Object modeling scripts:
::::
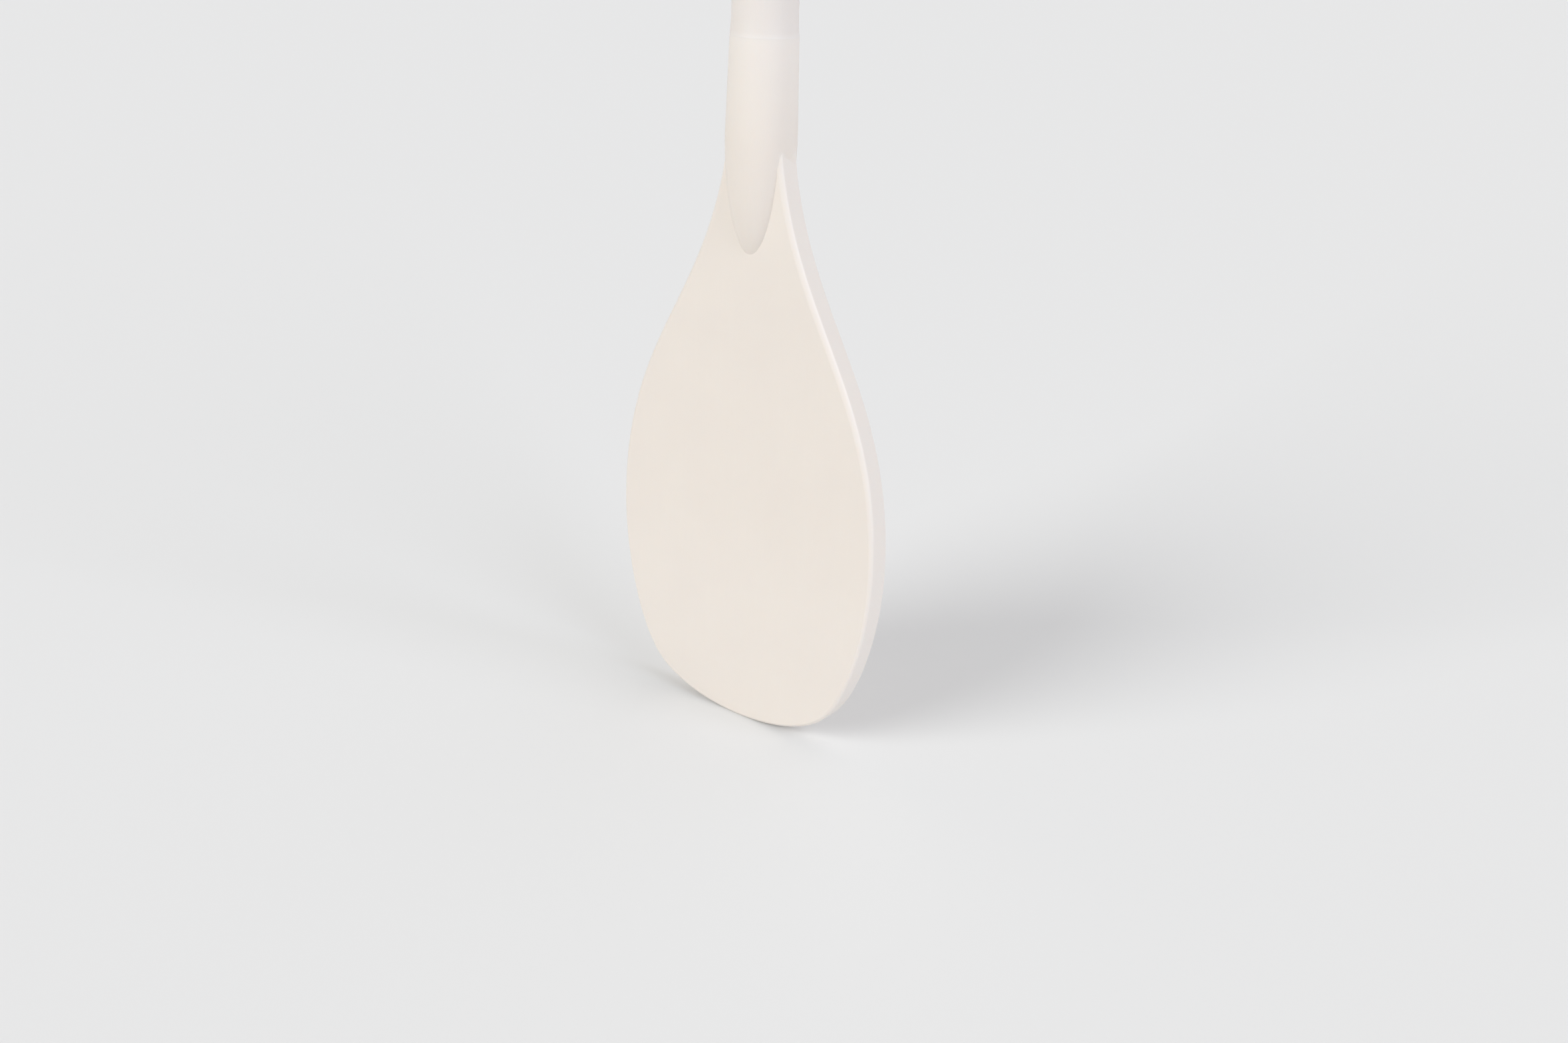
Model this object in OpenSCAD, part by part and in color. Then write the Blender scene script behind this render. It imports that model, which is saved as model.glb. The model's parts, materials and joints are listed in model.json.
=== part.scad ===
// Bone folder: a leaf-shaped creasing blade on a slim round handle.
// The tool stands on the blade's tip. X runs across the blade, Y through its
// thickness, Z up along the handle. The origin is the middle of the tip.

/* [Blade outline] */
// Width of the blade at its widest
blade_w = 38; // [34:0.2:42]
// Height of the widest place above the tip
wide_z = 24.7; // [22:0.1:30]
// Half width at the shoulder, where the blunt tip turns into the side
shoulder_x = 12.5; // [11:0.1:14]
// Height of the shoulder above the tip
shoulder_z = 3.5; // [2.5:0.1:5]
// Slope of the outline at the shoulder, from level
shoulder_slope = 40; // [34:1:48]
// Half width that the outline has shrunk to inside the neck
root_x = 3.4; // [3:0.1:3.5]
// Height at which the outline ends inside the neck
root_z = 77.4; // [75:0.1:80]

/* [Blade section] */
// Thickness of the blade
blade_t = 3.2; // [2.6:0.1:4]
// Radius that rounds each face over towards the edge
edge_r = 0.9; // [0.6:0.1:1.2]
// Turn of that rounding before it stops at a crisp line
edge_turn = 50; // [40:5:70]

/* [Neck] */
// Diameter of the neck where it leaves the blade
neck_d = 8; // [7.8:0.1:9]
// Height at which the neck starts to draw in towards its rounded end in the blade
nose_z = 72.1; // [70:0.1:74]
// Length over which it draws in, along half an ellipse
nose_len = 14.3; // [12:0.1:16]
// Diameter of the neck's upper end
ring_d = 7.48; // [7.3:0.01:7.8]
// Height of the joint between the neck and the handle
ring_z = 82.5; // [82:0.1:88]

/* [Handle] */
// Diameter of the handle
handle_d = 7.2; // [6.4:0.05:7.25]
// Length over which the handle flares out to meet the neck
flare_len = 2.6; // [1.5:0.1:5]
// Length of the whole tool
tool_len = 180; // [150:1:210]

/* [Dowel] */
// Diameter of the dowel inside the joint
dowel_d = 3; // [2:0.5:4]
// Length of the dowel
dowel_len = 24; // [16:1:24]
// Gap for the adhesive round the dowel and at its ends
glue_gap = 0.05; // [0.02:0.01:0.1]

/* [Hidden] */
$fn = 96;

cream = [0.93, 0.89, 0.85];
steel = [0.72, 0.73, 0.75];

// How far each end of a curve pulls straight on before it bends.
tip_pull = 7.2;
shoulder_pull_in = 1.8;
shoulder_pull_out = 5.4;
wide_pull_down = 7.4;
wide_pull_up = 24.2;
root_pull = 24.2;

// Steps along each curve of the outline, round each edge and along the nose.
curve_steps = 16;
edge_steps = 4;
nose_steps = 24;
// Steps round the large arc that the handle's flare follows.
arc_fn = 360;
// How far a cut runs past the face that it opens.
overcut = 0.1;

half_t = blade_t / 2;
dowel_r = dowel_d / 2;
socket_r = dowel_r + glue_gap;
socket_depth = dowel_len / 2 + glue_gap;
neck_r = neck_d / 2;
ring_r = ring_d / 2;
handle_r = handle_d / 2;
// Arc that rises by the flare's step over the flare's length.
flare_arc = (pow(flare_len, 2) + pow(ring_r - handle_r, 2)) / (2 * (ring_r - handle_r));

// A point on the cubic curve with ends a and d and pulls b and c.
function cubic(a, b, c, d, t) =
    pow(1 - t, 3) * a + 3 * pow(1 - t, 2) * t * b + 3 * (1 - t) * t * t * c + t * t * t * d;

// The curve's direction at the same place, as a unit vector.
function cubic_way(a, b, c, d, t) =
    let (v = (1 - t) * (1 - t) * (b - a) + 2 * (1 - t) * t * (c - b) + t * t * (d - c))
    v / norm(v);

tip = [0, 0];
shoulder = [shoulder_x, shoulder_z];
shoulder_way = [cos(shoulder_slope), sin(shoulder_slope)];
wide = [blade_w / 2, wide_z];
root = [root_x, root_z];

// The outline's right half, from the tip to the root, as three curves.
curves = [
    [tip, tip + [tip_pull, 0], shoulder - shoulder_pull_in * shoulder_way, shoulder],
    [shoulder, shoulder + shoulder_pull_out * shoulder_way, wide - [0, wide_pull_down], wide],
    [wide, wide + [0, wide_pull_up], root - [0, root_pull], root],
];

// Each row is a place on the outline and the direction in which it looks outward.
rows = [
    for (c = [0 : len(curves) - 1])
        for (i = [(c == 0 ? 0 : 1) : curve_steps])
            let (
                p = curves[c],
                t = i / curve_steps,
                way = cubic_way(p[0], p[1], p[2], p[3], t)
            )
            [cubic(p[0], p[1], p[2], p[3], t), [way[1], -way[0]]]
];

// The section from the front face to the back: distance in from the outline, and Y.
front_edge = [
    for (i = [0 : edge_steps])
        let (a = edge_turn * i / edge_steps)
        [edge_r * (sin(edge_turn) - sin(a)), edge_r * (1 - cos(a)) - half_t]
];
section = concat(front_edge, [for (i = [edge_steps : -1 : 0]) [front_edge[i][0], -front_edge[i][1]]]);

// The flat leaf, in one mesh: its sides swept round the outline and its two faces.
module leaf() {
    across = len(section);
    last = len(rows) - 1;
    right = [
        for (row = rows)
            for (s = section)
                [row[0][0] - s[0] * row[1][0], s[1], row[0][1] - s[0] * row[1][1]]
    ];
    // The left half repeats every row but the tip's, which both halves share.
    left = [for (i = [across : len(right) - 1]) [-right[i][0], right[i][1], right[i][2]]];
    function r(row, s) = row * across + s;
    function l(row, s) = row == 0 ? s : len(right) + (row - 1) * across + s;
    right_sides = [
        for (row = [0 : last - 1])
            for (s = [0 : across - 2])
                each [
                    [r(row, s), r(row + 1, s), r(row + 1, s + 1)],
                    [r(row, s), r(row + 1, s + 1), r(row, s + 1)]
                ]
    ];
    left_sides = [
        for (row = [0 : last - 1])
            for (s = [0 : across - 2])
                each [
                    [l(row, s), l(row + 1, s + 1), l(row + 1, s)],
                    [l(row, s), l(row, s + 1), l(row + 1, s + 1)]
                ]
    ];
    tip_faces = [
        [r(0, 0), l(1, 0), r(1, 0)],
        [r(0, across - 1), r(1, across - 1), l(1, across - 1)]
    ];
    wide_faces = [
        for (row = [1 : last - 1])
            each [
                [r(row, 0), l(row, 0), l(row + 1, 0), r(row + 1, 0)],
                [r(row, across - 1), r(row + 1, across - 1), l(row + 1, across - 1), l(row, across - 1)]
            ]
    ];
    root_face = [concat(
        [for (s = [0 : across - 1]) r(last, s)],
        [for (s = [across - 1 : -1 : 0]) l(last, s)]
    )];
    polyhedron(concat(right, left), concat(right_sides, left_sides, tip_faces, wide_faces, root_face));
}

// The neck: a round bar that draws in to a long rounded nose inside the blade.
module neck() {
    translate([0, 0, nose_z])
        cylinder(r1 = neck_r, r2 = ring_r, h = ring_z - nose_z);
    translate([0, 0, nose_z])
        rotate_extrude()
            polygon([
                [0, 0],
                for (i = [0 : nose_steps])
                    let (a = 90 * i / nose_steps)
                    [neck_r * cos(a), -nose_len * sin(a)]
            ]);
}

// The handle's foot: the rod swells along a hollow arc until it is as wide as the neck.
module flare() {
    rotate_extrude()
        difference() {
            square([ring_r, flare_len]);
            translate([handle_r + flare_arc, flare_len])
                circle(r = flare_arc, $fn = arc_fn);
        }
}

// The hole that takes one half of the dowel, opening at the joint.
module socket(up) {
    translate([0, 0, ring_z - (up ? overcut : socket_depth)])
        cylinder(r = socket_r, h = socket_depth + overcut);
}

module blade() {
    color(cream)
        difference() {
            union() {
                leaf();
                neck();
            }
            socket(false);
        }
}

module handle() {
    color(cream)
        difference() {
            union() {
                translate([0, 0, ring_z])
                    flare();
                translate([0, 0, ring_z + flare_len])
                    cylinder(r = handle_r, h = tool_len - ring_z - flare_len - handle_r);
                translate([0, 0, tool_len - handle_r])
                    sphere(r = handle_r);
            }
            socket(true);
        }
}

module dowel() {
    color(steel)
        translate([0, 0, ring_z - dowel_len / 2])
            cylinder(r = dowel_r, h = dowel_len);
}

blade();
handle();
dowel();
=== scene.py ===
"""Bone folder: the visible blade, handle and dowel, with their materials, stage, light and camera."""

import json
from math import asin, copysign, cos, hypot, pi, radians, sin, tau

import bmesh
import bpy
from mathutils import Matrix, Vector
from mathutils.kdtree import KDTree


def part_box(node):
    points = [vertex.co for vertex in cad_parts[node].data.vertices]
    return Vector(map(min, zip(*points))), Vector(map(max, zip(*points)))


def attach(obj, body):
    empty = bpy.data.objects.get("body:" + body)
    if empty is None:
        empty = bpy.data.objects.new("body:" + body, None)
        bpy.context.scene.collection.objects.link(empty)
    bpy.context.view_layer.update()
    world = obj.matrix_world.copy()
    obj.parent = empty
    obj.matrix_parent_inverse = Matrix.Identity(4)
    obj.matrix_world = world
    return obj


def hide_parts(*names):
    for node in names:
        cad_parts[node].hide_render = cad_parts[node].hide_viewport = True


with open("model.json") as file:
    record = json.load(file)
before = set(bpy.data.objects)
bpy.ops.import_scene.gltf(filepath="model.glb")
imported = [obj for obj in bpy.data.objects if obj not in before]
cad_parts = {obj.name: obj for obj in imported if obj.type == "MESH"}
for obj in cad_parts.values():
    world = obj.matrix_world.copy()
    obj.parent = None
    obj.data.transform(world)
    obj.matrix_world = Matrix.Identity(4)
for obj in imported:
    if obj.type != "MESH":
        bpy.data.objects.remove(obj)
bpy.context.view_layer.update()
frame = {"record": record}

MM = 0.001

# Sizes that the frame gives.
MOUNTS = {mount["name"]: mount for mount in frame["record"]["mounts"]}
BLADE_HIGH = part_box("blade")[1]
HANDLE_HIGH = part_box("handle")[1]
DOWEL_LOW, DOWEL_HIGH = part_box("dowel")
HALF_W = BLADE_HIGH.x
HALF_T = MOUNTS["blade_back"]["pos_m"][1]
NECK_R = BLADE_HIGH.y
RING_Z = BLADE_HIGH.z
RING_R = HANDLE_HIGH.x
HANDLE_R = MOUNTS["handle_grip"]["dims"]["r_mm"] * MM
TOOL_LEN = HANDLE_HIGH.z

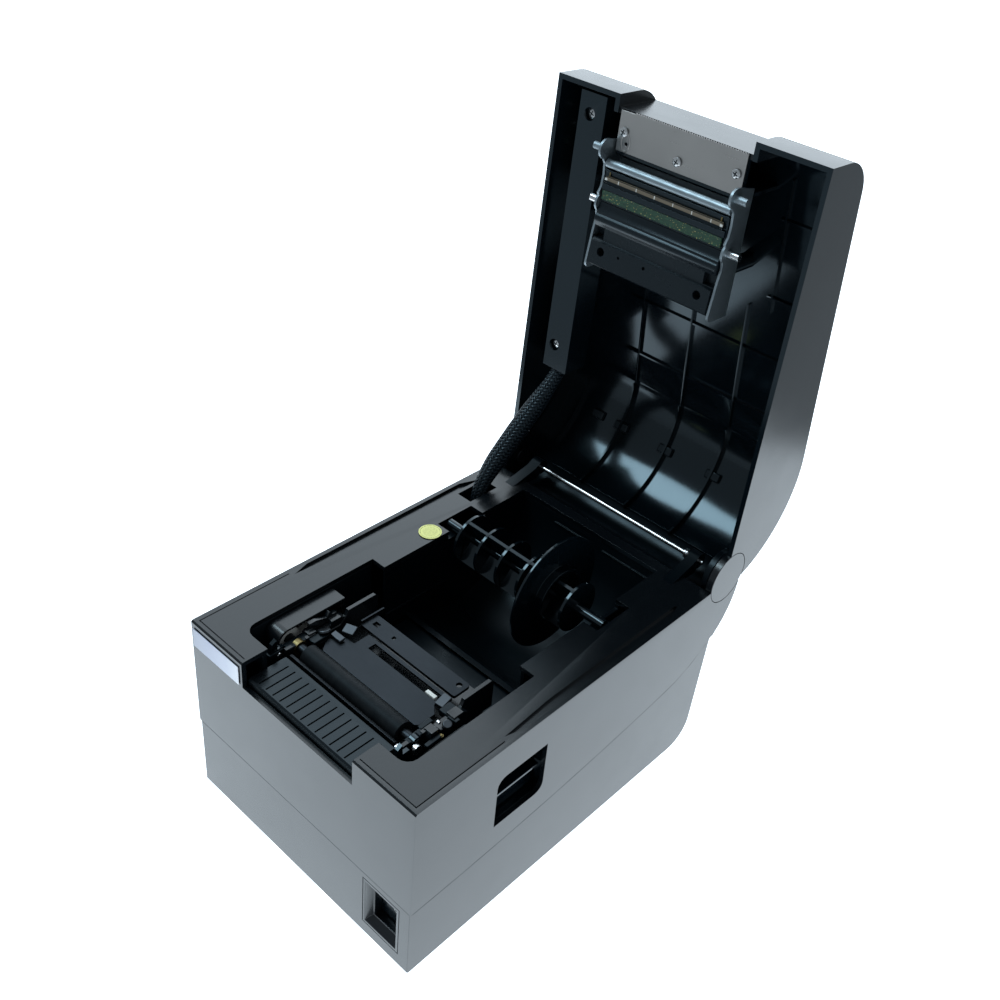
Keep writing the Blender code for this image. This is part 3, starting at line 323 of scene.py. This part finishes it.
def board_paint():
    """Solder resist over fine traces, with small gilt pads."""
    p = Paint("board_finish", (0.02, 0.09, 0.05), 0.4)
    traces = p.noise(0.0005, 2.0, (5.0, 1.0, 1.0))
    base = p.ramp(traces, [(0.0, (0.004, 0.020, 0.012)), (0.5, (0.008, 0.038, 0.022)),
                           (0.62, (0.016, 0.070, 0.034))])
    pads = p.ramp(p.noise(0.0007, 0.0), [(0.0, BLACK), (0.71, BLACK), (0.74, WHITE)])
    mix = p.node("ShaderNodeMix")
    mix.data_type = "RGBA"
    p.link(pads, mix.inputs["Factor"])
    p.link(base, mix.inputs[6])
    mix.inputs[7].default_value = (0.42, 0.36, 0.12, 1.0)
    p.link(mix.outputs[2], p.shader.inputs["Base Color"])
    p.bump(traces, 0.00003)
    return p.material


def ceramic_paint():
    p = Paint("ceramic_finish", (0.36, 0.29, 0.19), 0.3)
    p.vary_colour(p.noise(0.002, 3.0, (12.0, 1.0, 1.0)), (0.10, 0.08, 0.055), (0.20, 0.16, 0.11))
    p.bump(p.noise(0.0005, 2.0, (10.0, 1.0, 1.0)), 0.00001)
    return p.material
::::
- **DIRECTION**
In the listing above, locate the line containing "color(steel)" and the line containing "obj.parent = empty". Extract those two lines and every line between them, exactly as written, and only those.

- **COMPLETE RESPONSE**
    color(steel)
        translate([0, 0, ring_z - dowel_len / 2])
            cylinder(r = dowel_r, h = dowel_len);
}

blade();
handle();
dowel();
=== scene.py ===
"""Bone folder: the visible blade, handle and dowel, with their materials, stage, light and camera."""

import json
from math import asin, copysign, cos, hypot, pi, radians, sin, tau

import bmesh
import bpy
from mathutils import Matrix, Vector
from mathutils.kdtree import KDTree


def part_box(node):
    points = [vertex.co for vertex in cad_parts[node].data.vertices]
    return Vector(map(min, zip(*points))), Vector(map(max, zip(*points)))


def attach(obj, body):
    empty = bpy.data.objects.get("body:" + body)
    if empty is None:
        empty = bpy.data.objects.new("body:" + body, None)
        bpy.context.scene.collection.objects.link(empty)
    bpy.context.view_layer.update()
    world = obj.matrix_world.copy()
    obj.parent = empty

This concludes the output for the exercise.